Request:
Send back exactly the lines from the opening line of the records below through the one with "from math import".

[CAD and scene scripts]
★ ★ ★ ★

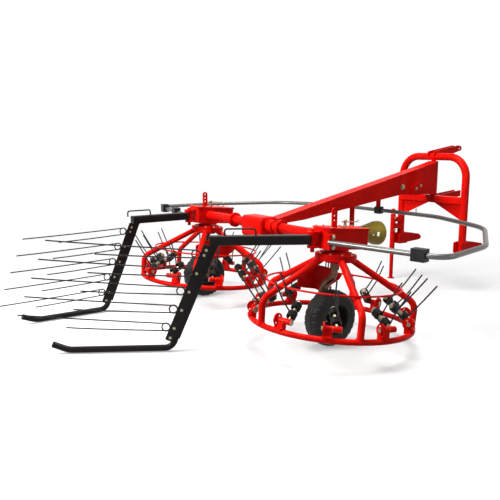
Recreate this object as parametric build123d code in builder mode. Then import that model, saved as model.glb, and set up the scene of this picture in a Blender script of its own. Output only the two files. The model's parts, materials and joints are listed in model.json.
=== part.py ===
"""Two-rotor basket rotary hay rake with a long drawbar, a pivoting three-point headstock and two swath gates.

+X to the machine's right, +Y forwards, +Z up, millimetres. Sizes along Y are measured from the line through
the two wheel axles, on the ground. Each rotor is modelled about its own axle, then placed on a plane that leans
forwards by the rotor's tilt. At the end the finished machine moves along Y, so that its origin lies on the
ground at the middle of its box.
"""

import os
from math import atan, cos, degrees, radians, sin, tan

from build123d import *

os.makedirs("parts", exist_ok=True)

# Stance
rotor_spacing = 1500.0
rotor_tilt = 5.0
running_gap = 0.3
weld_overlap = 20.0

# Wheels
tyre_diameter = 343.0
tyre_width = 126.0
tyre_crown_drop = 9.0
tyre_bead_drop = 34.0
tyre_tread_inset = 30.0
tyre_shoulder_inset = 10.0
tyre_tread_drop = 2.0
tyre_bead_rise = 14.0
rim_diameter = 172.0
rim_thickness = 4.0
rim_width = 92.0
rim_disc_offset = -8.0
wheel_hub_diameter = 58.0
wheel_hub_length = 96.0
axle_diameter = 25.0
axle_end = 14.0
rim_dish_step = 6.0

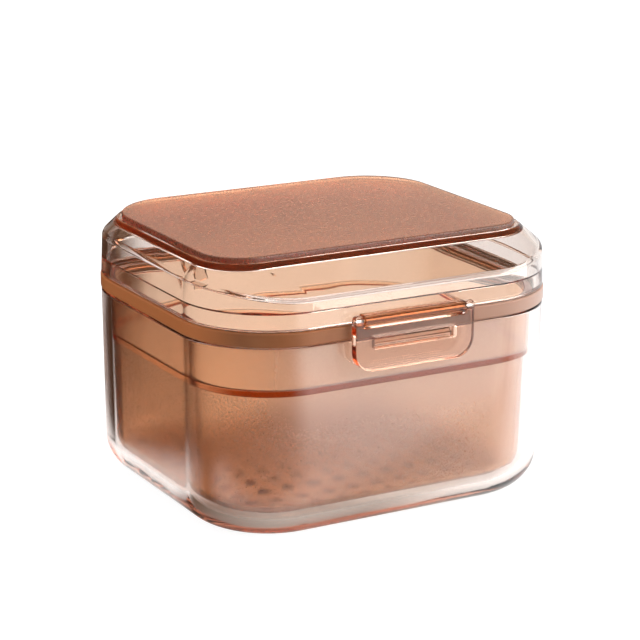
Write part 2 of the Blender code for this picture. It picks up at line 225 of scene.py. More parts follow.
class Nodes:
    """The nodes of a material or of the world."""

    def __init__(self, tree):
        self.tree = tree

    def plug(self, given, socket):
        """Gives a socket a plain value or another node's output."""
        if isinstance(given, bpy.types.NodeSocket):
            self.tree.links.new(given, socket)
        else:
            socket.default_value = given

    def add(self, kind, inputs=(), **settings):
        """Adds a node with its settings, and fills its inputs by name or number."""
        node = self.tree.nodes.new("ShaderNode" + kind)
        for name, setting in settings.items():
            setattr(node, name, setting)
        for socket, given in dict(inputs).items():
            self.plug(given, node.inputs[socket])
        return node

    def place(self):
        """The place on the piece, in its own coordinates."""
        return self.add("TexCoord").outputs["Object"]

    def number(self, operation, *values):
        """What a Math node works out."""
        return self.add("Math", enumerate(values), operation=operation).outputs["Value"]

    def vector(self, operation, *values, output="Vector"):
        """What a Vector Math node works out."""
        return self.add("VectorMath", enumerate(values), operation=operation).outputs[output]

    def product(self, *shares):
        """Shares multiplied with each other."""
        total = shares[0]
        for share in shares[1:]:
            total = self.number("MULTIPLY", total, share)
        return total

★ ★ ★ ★

Worked answer:
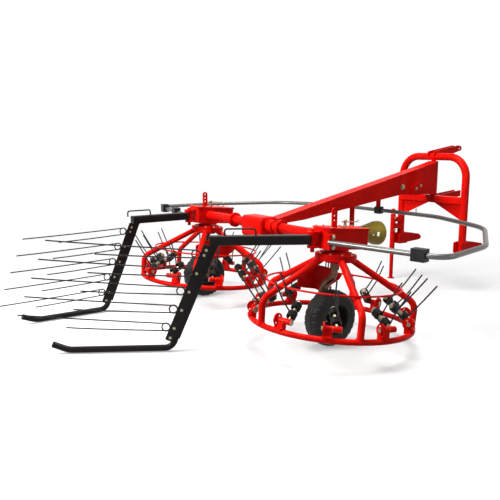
Recreate this object as parametric build123d code in builder mode. Then import that model, saved as model.glb, and set up the scene of this picture in a Blender script of its own. Output only the two files. The model's parts, materials and joints are listed in model.json.
=== part.py ===
"""Two-rotor basket rotary hay rake with a long drawbar, a pivoting three-point headstock and two swath gates.

+X to the machine's right, +Y forwards, +Z up, millimetres. Sizes along Y are measured from the line through
the two wheel axles, on the ground. Each rotor is modelled about its own axle, then placed on a plane that leans
forwards by the rotor's tilt. At the end the finished machine moves along Y, so that its origin lies on the
ground at the middle of its box.
"""

import os
from math import atan, cos, degrees, radians, sin, tan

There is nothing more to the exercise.